2. The project has generated knowledge and enhanced learning through exchanging information, conflict management practices, conflict mapping exercises and experiences during the past six regional RBC conferences in various countries of the HEA.
3. The activities of the RBC project and respective impact in the Horn has generated interest realizing the involvement of CSO Kenya and Uganda.
4. The project has evolved into a regional network of close to 80 CSOs in the HEA with clear national and regional action plans respectively.
The network is in the process of registration as a regional NGO with mandate to work in the HEA with its activities coordinated by the regional secretariat to be based in Nairobi. This network will be guided by a common implementation plan.
* CSOs must work to build citizens’ capacity to understand existing laws and defend their rights.
* Economic development naturally involves changes in land use and certain trade-offs – CSOs should not automatically oppose change, but should seek to ensure that local people, farmers and pastoralist, benefit from change.
* The exploitation of oil and mineral deposits or the establishment of cotton or other factories may conflict with or displace traditional livelihoods, but should go ahead as long as local people are adequately compensated, as well as consulted and fully informed throughout.

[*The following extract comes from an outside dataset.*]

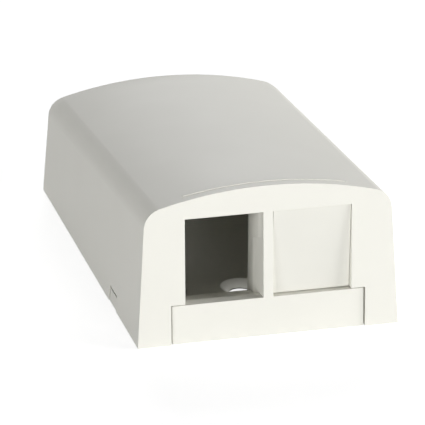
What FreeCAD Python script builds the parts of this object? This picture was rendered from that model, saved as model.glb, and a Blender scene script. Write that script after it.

* In the processes of “negotiation” between competing land users, CSOs can play an important role in strengthening the hand of the poor.
* Strengthening local institutions, and ensuring broad participation, can help to avert violent conflict over land and natural resources.
* Under the objective of Capacity Building where members of the Uganda RBC network were trained in Conflict Mapping, Analysis and Advocacy there were 15 beneficiaries, 8 men and 7 women.
* Under Conflict Mapping and Analysis, where members of the Uganda RBC network were trained on how to use and apply the conflict mapping tool, there were 16 beneficiaries, 8 men and 8 women.
* Under Lobbying and Campaigns, with the 7th regional RBC conference, there were 42 beneficiaries, 26 men and 16 women, from 9 countries.